Von Harbin aus fahre ich Richtung Norden. Entlang der ganzen Strecke hat es sehr viel Landwirtschaft und mit jedem Tag den ich weiter nördlich komme scheint das Land weiter und offener zu werden.

Abends übernachte ich in kleinen Städten. Nach mehreren Monaten in Indien empfinde ich die Chinesen als ausgesprochen freundlich und ruhig. Es sind kleine Städte in denen wohl sonst nie ein Tourist absteigt. Entsprechend werde ich oft bestaunt wie ein Ausserirdischer. Kein Mensch spricht auch nur ein Wort Englisch. Mir gefällt das. Die Chinesen sind gut in Zeichensprache und irgendwie kriege ich immer, was ich suche.
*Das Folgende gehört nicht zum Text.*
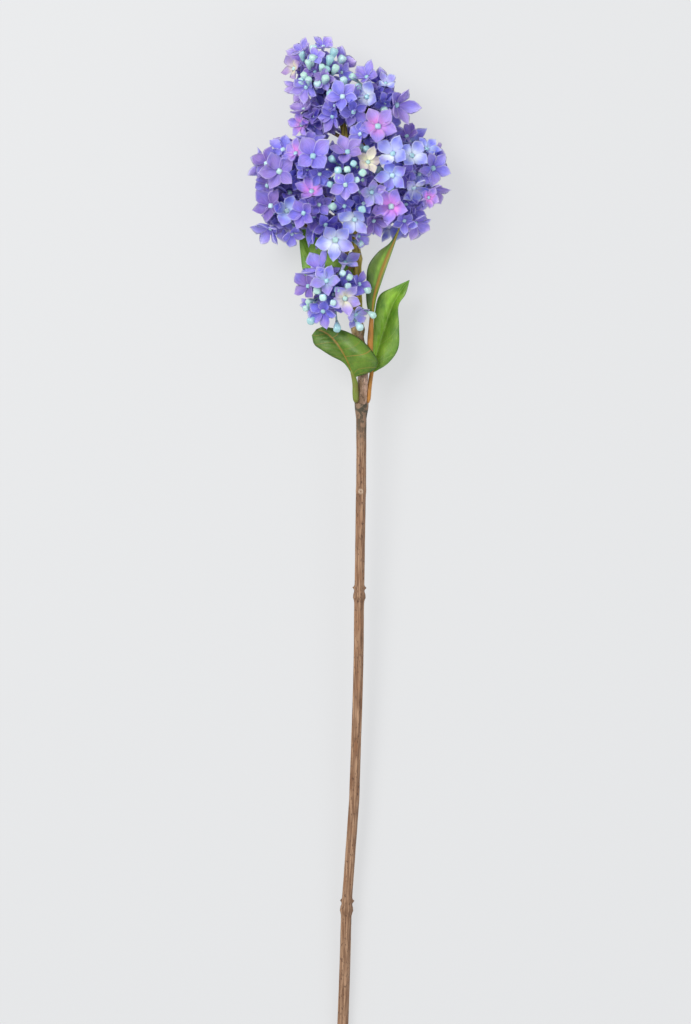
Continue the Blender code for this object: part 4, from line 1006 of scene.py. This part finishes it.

Die grossen Landwirtschaftszonen habe ich nun hinter mir. Ich bin nun im nördlichsten Zipfel Chinas. Ich bin erstaunt, wie warm es hier ist: Obwohl ich bereits den 50. Breitengrad überquert habe wird es regelmässig am Nachmittag über 30º heiss.

 

Während etwa 2 Wochen fahre ich alles entlang der Grenze zu Russland. Die Distanzen zwischen den Städten werden grösser und dazwischen ist Wald, nichts als endlos weiter Wald, tagelang.

So viel unberührte Natur gefällt mir natürlich. Doch dann wird es dann fast etwas zu viel mit der Natur: erst sind es nur einzelne Bremsen die auftauchen und mich ärgern. Doch schon bald scheint es sich herumgesprochen zu haben, dass hier eine verschwitzter Velofahrer unterwegs ist.

Bald fahre ich konstant begleitet mit einer Staffel von hunderten von Bremsen. Natürlich belassen es die Viecher nicht einfach beim Begleiten, nein in regelmässigen Abständen versucht mal wieder eine ihr Glück und will an mein Blut ran. Und so fahre ich denn schon bald mehr oder weniger wild mit den Händen um mich fuchtelnd durch die Gegend.

Unterstützung kommt von ganz unerwarteter Seite: mein alter Erzfeind der Gegenwind kommt mir zu Hilfe. Ich habe mich wohl noch nie so sehr über starken Gegenwind gefreut wie hier. Denn Wind ist offenbar das einzige was die Bremsen fern hält. Entweder ich fahre selbst so 25 km/h was eigentlich nur in einer Abfahrt möglich ist, oder eben der Gegenwind simuliert das.

Sobald ich anhalte und Abends mein Zelt aufstelle, werden die Bremsen abgelöst im ‚mich Ärgern' durch Moskitos und dichten Schwärmen kleiner Fliegen. Der Zeltaufbau wird jedes mal zu einem Wettlauf bis ich dann hinter dem sichern Netz des Innenzeltes endlich meine Ruhe habe. 

Die Wälder gehen dann bei Hunlunbuir über in Grasland. Den Bremsen scheint es hier nicht mehr zu gefallen und ich traure dem Abschied nicht nach.

Es sind wunderschöne sanft geschwungene Hügel mit Wiesen und weiten Rapsfeldern. Vereinzelt hat es bereits einzelne Yurten und immer wieder grosse Pferde und Schafherden. Es ist die chinesische Variante einer Mongolischen Steppe. Etwas dichter besiedelt und mit besserer Infrastruktur als das Original.